WHEREAS, contemporaneously herewith, the Company, CCSG Holdings LLC, a Delaware limited liability company and a direct wholly owned subsidiary of the Company (Merger Sub), and Global have entered into an Agreement and Plan of Merger (the Merger Agreement), pursuant to which, Global will be merged with and into Merger Sub, with Merger Sub continuing as the surviving company and a wholly owned subsidiary of the Company (the Merger);

WHEREAS, upon consummation of the transactions contemplated by the Merger Agreement (the date of such consummation, the Effective Time), the Global Stockholders will, in exchange for shares of common stock of Global, acquire shares of Common Stock (as hereinafter defined);

WHEREAS, pursuant to the Merger Agreement and this Agreement, immediately after the Effective Time, the Company will file an automatic shelf registration statement on Form S-3 (the Automatic Shelf Registration Statement) to register the Common Stock received by the Global Stockholders in the Merger;

WHEREAS, the Company has also agreed to provide other registration rights as set forth herein;


WHEREAS, the Global Stockholders have agreed to terminate the Existing Investor Agreement as of the Effective Time;

WHEREAS, the Global Stockholders have also agreed to certain limitations on their ability to offer, sell, contract to sell or otherwise dispose of the shares of Common Stock received by them in the Merger for 180 days following the Effective Time, as set forth in Section 4.1; and

WHEREAS, the Stockholders (as hereinafter defined) deem it in their best interests and in the best interests of the Company to provide for certain arrangements with respect to the management of the Company and desire to enter into this Agreement in order to effectuate such purpose and to set forth certain of their respective rights and obligations in connection with their investment in the Company.

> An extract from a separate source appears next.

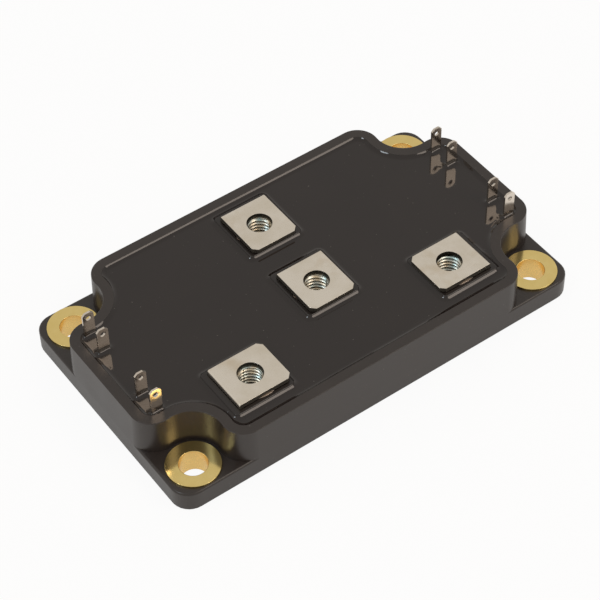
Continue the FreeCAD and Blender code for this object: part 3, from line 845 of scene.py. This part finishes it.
class Sheet:
    """One material, or the sky, and its nodes."""

    def __init__(self, name, family=bpy.data.materials):
        self.material = family.new(name)
        self.material.use_nodes = True
        self.tree = self.material.node_tree
        self.tree.nodes.clear()
        self.place = self.node("ShaderNodeTexCoord", out="Object")

    def node(self, kind, settings=None, inputs=None, out=0):
        """A new node of a kind, with its settings, what its inputs get and which output counts."""
        made = self.tree.nodes.new(kind)
        for key, value in (settings or {}).items():
            if key == "stops":
                ramp = made.color_ramp
                while len(ramp.elements) < len(value):
                    ramp.elements.new(0.5)
                for stop, (position, colour) in zip(ramp.elements, value):
                    stop.position, stop.color = position, tuple(colour) + (1.0,)
            else:
                setattr(made, key, value)
        for key, value in (inputs or {}).items():
            self.feed(made.inputs[key], value)
        return Value(self, made.outputs[out])

    def feed(self, socket, value):
        """Links a value to an input, or sets the input to a number or colour."""
        if isinstance(value, Value):
            self.tree.links.new(value.socket, socket)
        elif hasattr(value, "__len__") and len(value) == 3 and socket.type == "RGBA":
            socket.default_value = tuple(value) + (1.0,)
        else:
            socket.default_value = value

    def attribute(self, name):
        """A value that the piece's mesh holds at each point."""
        return self.node("ShaderNodeAttribute", {"attribute_name": name}, out="Fac")

    def rays(self, kind):
        """1 for the rays of a kind, such as Camera, and 0 for others."""
        return self.node("ShaderNodeLightPath", out="Is %s Ray" % kind)

    def noise(self, scale, detail, where=None, roughness=0.5):
        """Cloudy pattern from 0 to 1, with the scale in clouds per metre."""
        return self.node("ShaderNodeTexNoise", {},
                         {"Vector": where or self.place, "Scale": scale, "Detail": detail,
                          "Roughness": roughness})

    def stretched(self, scale, turn=0.0):
        """Object coordinates scaled by (x, y, z) and turned about Z."""
        return self.node("ShaderNodeMapping", {},
                         {"Vector": self.place, "Scale": scale,
                          "Rotation": (0.0, 0.0, math.radians(turn))})

    def ramp(self, factor, stops):
        """Colour between the stops on either side of the factor."""
        return self.node("ShaderNodeValToRGB", {"stops": stops}, {"Fac": factor})

    def step(self, factor, low, high):
        """0 below low, 1 above high and straight between them."""
        return self.node("ShaderNodeMapRange", {}, {"Value": factor, "From Min": low,
                                                    "From Max": high})

    def mix(self, factor, first, second):
        """The first colour at factor 0, the second at 1."""
        return self.node("ShaderNodeMix", {"data_type": "RGBA"},
                         {0: factor, 6: first, 7: second}, out=2)

    def bump(self, height, distance, strength, normal=None):
        """Surface direction for a height pattern whose range is a distance in metres."""
        inputs = {"Height": height, "Distance": distance, "Strength": strength}
        if normal is not None:
            inputs["Normal"] = normal
        return self.node("ShaderNodeBump", {}, inputs)

    def surface(self, **inputs):
        """The finished material, with the surface's inputs by name."""
        shader = self.node("ShaderNodeBsdfPrincipled", {},
                           {key.replace("_", " "): value for key, value in inputs.items()})
        return self.show(shader)

    def show(self, shader, output="ShaderNodeOutputMaterial"):
        """Makes the shader what the material shows."""
        self.feed(self.tree.nodes.new(output).inputs["Surface"], shader)
        return self.material


def moulded_plastic():
    """Dark satin frame plastic: glass-filled mottling, a fine grain and a little dust."""
    s = Sheet("moulded_plastic")
    mottle = s.noise(180.0, 4.0)
    grain = s.noise(5200.0, 2.0)
    specks = s.step(s.noise(2400.0, 0.0), 0.85, 0.87)
    colour = s.mix(mottle, (0.020, 0.0145, 0.0125), (0.030, 0.0225, 0.0195))
    colour = s.mix(specks * 0.4, colour, (0.2, 0.19, 0.18))
    return s.surface(Base_Color=colour, Roughness=0.27 + mottle * 0.12, IOR=1.55,
                     Normal=s.bump(grain, 0.00001, 0.35))


def cast_resin():
    """Near-black glossy resin with slow waves, dust specks and a few hair scratches."""
    s = Sheet("cast_resin")
    cloud = s.noise(60.0, 3.0)
    specks = s.step(s.noise(2100.0, 0.0), 0.875, 0.885)
    scratch = s.step(s.noise(1.0, 1.0, s.stretched((110.0, 3400.0, 1.0), 25.0)), 0.75, 0.77)
    patch = s.step(s.noise(45.0, 1.0), 0.6, 0.66)
    mark = (specks + scratch * patch * 0.4).clip()
    colour = s.mix(cloud, (0.0115, 0.0078, 0.0070), (0.0165, 0.0112, 0.0100))
    colour = s.mix(mark * 0.3, colour, (0.22, 0.2, 0.18))
    wave = s.bump(s.noise(130.0, 1.0), 0.00006, 0.35)
    return s.surface(Base_Color=colour, Roughness=0.04 + cloud * 0.05 + mark * 0.3, IOR=1.53,
                     Normal=s.bump(s.noise(2600.0, 2.0), 0.000004, 0.3, wave))


def holder_plastic():
    """The blocks under the terminals: the same dark plastic, wetted by resin."""
    s = Sheet("holder_plastic")
    cloud = s.noise(400.0, 3.0)
    return s.surface(Base_Color=s.mix(cloud, (0.012, 0.0088, 0.0080), (0.018, 0.0135, 0.0120)),
                     Roughness=0.16 + cloud * 0.12, IOR=1.52,
                     Normal=s.bump(s.noise(900.0, 2.0), 0.00002, 0.3))


def nickel(name, bright, dull, rough):
    """Nickel plating: cloudy smudges, brownish stains, fine rolling lines and a slightly warm
    tone, with painted shade where the shade value is high: the cut sides and the screw hole's wall
    are drawn nearly black, and rougher."""
    s = Sheet(name)
    smudge = s.noise(130.0, 5.0, roughness=0.62)
    lines = s.noise(1.0, 2.0, s.stretched((300.0, 9000.0, 300.0), 20.0))
    stain = s.step(s.noise(150.0, 4.0), 0.56, 0.72)
    colour = s.mix(s.step(smudge, 0.3, 0.6), dull, bright)
    stained = tuple(c * k for c, k in zip(dull, (0.84, 0.76, 0.64)))
    colour = s.mix(stain * 0.45, colour, stained)
    # Painted shade: where the shade value rises the colour goes to a tenth of the dull tone, for
    # the shade on the cut sides and in the screw hole
    painted_cut_shade = s.attribute("shade")
    colour = s.mix(painted_cut_shade, colour, tuple(0.1 * c for c in dull))
    return s.surface(Base_Color=colour, Metallic=1.0,
                     Roughness=rough + smudge * 0.12 + stain * 0.08 + painted_cut_shade * 0.3,
                     Normal=s.bump(lines, 0.000003, 0.35))


def turned_brass():
    """Pale yellow metal with turning rings about each fixing hole: the sine of the distance
    from the nearest hole's middle. The bore is rougher, and is painted brighter and more orange
    than the flange as painted light for the light reflected to and fro inside it."""
    s = Sheet("turned_brass")
    x, y = (s.node("ShaderNodeSeparateXYZ", {}, {0: s.place}, axis) for axis in (0, 1))
    out_x, out_y = abs(x) - hole_x * MM, abs(y) - hole_y * MM
    radius = (out_x * out_x + out_y * out_y) ** 0.5
    ring_spacing = 0.2094 * MM
    rings = s.node("ShaderNodeMath", {"operation": "SINE"},
                   {0: radius * (2 * math.pi / ring_spacing)})
    stain = s.noise(420.0, 4.0)
    # Painted light: the bore's wall is drawn brighter and more orange than the flange, for the
    # light reflected to and fro inside it
    bore = s.step(radius, (bore_radius + 0.15) * MM, (bore_radius + 0.05) * MM)
    colour = s.mix(stain, (0.80, 0.60, 0.21), (0.92, 0.74, 0.32))
    colour = s.mix(bore, colour, (0.95, 0.69, 0.27))
    return s.surface(Base_Color=colour, Metallic=1.0,
                     Roughness=0.1 + stain * 0.05 + bore * 0.15,
                     Normal=s.bump(rings, 0.0000012, 0.12))


def zinc_plate():
    """Zinc-plated nut: patches of teal, grey and gold in the thread and round the mouth, and
    a plain brown-grey outside, where the shade is 1."""
    s = Sheet("zinc_plate")
    drift = s.noise(520.0, 2.0)
    tint = s.ramp(drift, [(0.32, (0.42, 0.54, 0.53)), (0.5, (0.62, 0.60, 0.52)),
                          (0.66, (0.72, 0.60, 0.42))])
    outer = s.attribute("shade")
    return s.surface(Base_Color=s.mix(outer, tint, (0.58, 0.49, 0.42)), Metallic=1.0,
                     Roughness=0.26 + drift * 0.12,
                     Normal=s.bump(s.noise(4000.0, 2.0), 0.000002, 0.2))


def plain(name, dark, light, rough, metallic=0.0):
    """A mottled finish between two tones, for what lies inside or underneath."""
    s = Sheet(name)
    cloud = s.noise(300.0, 4.0)
    return s.surface(Base_Color=s.mix(cloud, dark, light), Metallic=metallic,
                     Roughness=rough + cloud * 0.12,
                     Normal=s.bump(s.noise(2400.0, 2.0), 0.000005, 0.3))


def finishes():
    """A material for each slot."""
    return {
        "housing_plastic": moulded_plastic(),
        "resin": cast_resin(),
        "holder_plastic": holder_plastic(),
        "terminal_nickel": nickel("terminal_nickel", (0.82, 0.76, 0.67), (0.73, 0.66, 0.55), 0.2),
        "blade_nickel": nickel("blade_nickel", (0.76, 0.69, 0.61), (0.62, 0.56, 0.49), 0.1),
        "nut_zinc": zinc_plate(),
        "bushing_brass": turned_brass(),
        "copper": plain("bare_copper", (0.62, 0.27, 0.16), (0.80, 0.42, 0.28), 0.3, 1.0),
        "ceramic": plain("white_ceramic", (0.78, 0.77, 0.73), (0.86, 0.85, 0.82), 0.5),
        "silicon": plain("silicon_die", (0.10, 0.11, 0.14), (0.18, 0.19, 0.23), 0.15, 0.6),
        "solder": plain("dull_solder", (0.42, 0.42, 0.42), (0.6, 0.6, 0.6), 0.4, 1.0),
        "bond_aluminium": plain("bond_aluminium", (0.72, 0.73, 0.74), (0.84, 0.85, 0.86),
                                0.3, 1.0),
        "glue": plain("silicone_glue", (0.35, 0.35, 0.33), (0.42, 0.42, 0.4), 0.5),
        "gel": plain("silicone_gel", (0.45, 0.47, 0.48), (0.55, 0.57, 0.58), 0.25),
    }


def dress(piece, material):
    """Gives a piece one material in place of those it has."""
    piece.data.materials.clear()
    piece.data.materials.append(material)


# Scene

def studio():
    """Pale floor that is white to the camera, keeps the shadow and is clear from underneath,
    and a pale sky that is white to the camera."""
    half, level = 3.0, -0.05 * MM
    corners = [(-half, -half, level), (half, -half, level), (half, half, level),
               (-half, half, level)]
    mesh = bpy.data.meshes.new("studio_floor")
    mesh.from_pydata(corners, [], [(0, 1, 2, 3)])
    floor = bpy.data.objects.new("studio_floor", mesh)
    bpy.context.scene.collection.objects.link(floor)
    s = Sheet("studio_white")
    diffuse = s.node("ShaderNodeBsdfDiffuse", {}, {"Color": (0.86, 0.83, 0.79)})
    glow = s.node("ShaderNodeEmission", {}, {"Color": (1.0, 1.0, 1.0), "Strength": 1.0})
    clear = s.node("ShaderNodeBsdfTransparent")
    seen_glow, mirrored_glow = 0.93, 0.5
    mirrored = (s.rays("Glossy") + s.rays("Transmission")).clip()
    share = (s.rays("Camera") * seen_glow + mirrored * mirrored_glow).clip()
    lit = s.node("ShaderNodeMixShader", {}, {0: share, 1: diffuse, 2: glow})
    under = s.node("ShaderNodeNewGeometry", out="Backfacing")
    dress(floor, s.show(s.node("ShaderNodeMixShader", {}, {0: under, 1: lit, 2: clear})))

    s = Sheet("studio_world", bpy.data.worlds)
    sky = s.node("ShaderNodeBackground", {}, {"Color": (1.0, 0.96, 0.90), "Strength": 0.64})
    white = s.node("ShaderNodeBackground", {}, {"Color": (1.0, 1.0, 1.0), "Strength": 1.0})
    mixed = s.node("ShaderNodeMixShader", {}, {0: s.rays("Camera"), 1: sky, 2: white})
    bpy.context.scene.world = s.show(mixed, "ShaderNodeOutputWorld")


def lamp(name, place, size, watts, colour):
    """Rectangular lamp at a place, in metres, that faces the middle of the part's foot."""
    data = bpy.data.lights.new(name, "AREA")
    data.shape = "RECTANGLE"
    data.size, data.size_y = size
    data.energy = watts
    data.color = colour
    made = bpy.data.objects.new(name, data)
    made.location = place
    made.rotation_euler = (-Vector(place)).to_track_quat("-Z", "Y").to_euler()
    bpy.context.scene.collection.objects.link(made)


def camera():
    """The photograph's view: its place in millimetres, one turn from the part's axes to the
    camera's right, down and forward axes, as an axis whose length is the angle, and its
    focal length and picture in pixels."""
    place = np.array([-177.03, -252.33, 350.41])
    turn = np.array([2.3095194, -0.7565571, 0.2667483])
    angle = float(np.linalg.norm(turn))
    right, down, forward = Matrix.Rotation(angle, 3, Vector(turn / angle))
    focal_pixels, picture_pixels, sensor = 2040.92, 600, 36.0
    data = bpy.data.cameras.new("camera")
    data.sensor_width = sensor
    data.lens = focal_pixels / picture_pixels * sensor
    data.clip_start, data.clip_end = 0.01, 10.0
    made = bpy.data.objects.new("camera", data)
    basis = Matrix((right, -down, -forward)).transposed()
    made.matrix_world = Matrix.Translation(Vector(place * MM)) @ basis.to_4x4()
    bpy.context.scene.collection.objects.link(made)
    bpy.context.scene.camera = made


def build():
    """Every piece that stands in for a CAD node, and the finish of every node that stays."""
    finish = finishes()

    def make(name, surface, node, slot, sharp=35.0):
        """A piece in place of a node, with its slot's finish."""
        points, faces, *shade = surface
        piece = solid(name, points, faces, slot, sharp, *shade)
        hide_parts(node)
        dress(piece, finish[slot])

    make("frame_moulding", housing_shell(), "housing", "housing_plastic")
    for node, place in zip(BUSHINGS, fixing_places()):
        make(node + "_turned", bushing_surface(place), node, "bushing_brass", 50.0)
    make("resin_fill", resin_surface(), "casting_resin", "resin")
    for number, (turn, collar_radius, toe) in TERMINALS.items():
        place = terminal_place(number)
        make("screw_terminal_%d" % number, placed(terminal_surface(toe), place, turn),
             "main_terminal_%d" % number, "terminal_nickel")
        make("threaded_nut_%d" % number, placed(nut_surface(collar_radius), place, turn),
             "captive_nut_%d" % number, "nut_zinc", 60.0)
        make("nut_block_%d" % number, placed(holder_surface(), place, turn),
             "nut_holder_%d" % number, "holder_plastic")
    for name in BLADES:
        make(name + "_stamped", blade_surface(name), name, "blade_nickel")
    # The nodes that no piece stands in for keep their own shape
    slots = {row["node"]: row["material_slot"] for row in frame["record"]["subparts"]}
    for node, thing in frame["nodes"].items():
        if not thing.hide_render:
            dress(thing, finish[slots[node]])


build()
studio()
lamp("softbox", (0.46, -0.65, 0.90), (0.5, 0.5), 2.8, (1.0, 0.86, 0.74))
lamp("skylight", (-0.66, 0.10, 0.98), (0.3, 0.2), 1.5, (0.84, 0.93, 1.0))
camera()
bpy.context.scene.view_settings.view_transform = "Standard"

bpy.context.view_layer.update()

NOW, THEREFORE, in consideration of the foregoing and of the mutual covenants and agreements set forth herein and for good and valuable consideration, the receipt and sufficiency of which is hereby acknowledged, the parties hereto hereby agree as follows:

ARTICLE I

DEFINITIONS

For purposes of this Agreement, the following terms shall have the following meanings:

Abrams shall have the meaning assigned to such term in the preamble to this Agreement.

Abrams Director shall have the meaning assigned to such term in Section 3.1(d).

Affiliate shall have the meaning set forth in Rule 12b-2 promulgated under the Exchange Act, provided, that no Stockholder shall be deemed an Affiliate of any other Stockholder solely by reason of any investment in the Company.

Agreement shall have the meaning assigned to such term in the preamble to this Agreement.

Automatic Shelf Registration Statement shall have the meaning assigned to such term in the fourth Recital.

Board shall have the meaning assigned to such term in Section 3.1(a).

By-laws shall have the meaning assigned to such term in Section 3.1(f).

Crown Indemnified Persons shall have the meaning assigned to such term in Section 2.9(b).

 

2


Certificate of Incorporation shall have the meaning assigned to such term in Section 3.1(f).

Commission shall mean the United States Securities and Exchange Commission or any successor agency.

Common Stock shall mean the Companys common stock, par value $0.01 per share, and any and all securities of any kind whatsoever of the Company that may be issued and outstanding on or after the date hereof in respect of, in exchange for, or upon conversion of shares of Common Stock pursuant to a merger, consolidation, stock split, stock dividend, recapitalization of the Company or otherwise.

Company shall have the meaning assigned to such term in the preamble to this Agreement.

Company Common Stock shall have the meaning assigned to such term in Section 2.2(a)(iii).

Demand shall have the meaning assigned to such term in Section 2.2(a).

Demand Registration shall have the meaning assigned to such term in Section 2.2(a).

Disqualified Stockholder shall have the meaning assigned to such term in Section 5.6.

Effective Time shall have the meaning assigned to such term in the third Recital.

Exchange Act shall mean the Securities Exchange Act of 1934, as amended, and the rules and regulations promulgated thereunder.

Existing Investor Agreement shall have the meaning assigned to such term in the first Recital.

Fortress shall have the meaning assigned to such term in the preamble to this Agreement.

Fortress Director shall have the meaning assigned to such term in Section 3.1(b).

Fortress Excluded Entity shall mean any current or future fund managed by the Fortress or any of its Affiliates or any of their respective investment advisory affiliates other than any private equity fund.

Free Writing Prospectus shall have the meaning assigned to such term in Section 2.7(a)(iii).

 

3


Global has the meaning assigned to such term in the first Recital.

Global Director has the meaning assigned to such term in Section 3.1(c).

Global Stockholders shall have the meaning assigned to such term in the preamble to this Agreement.

Greenhill shall have the meaning assigned to such term in the preamble to this Agreement.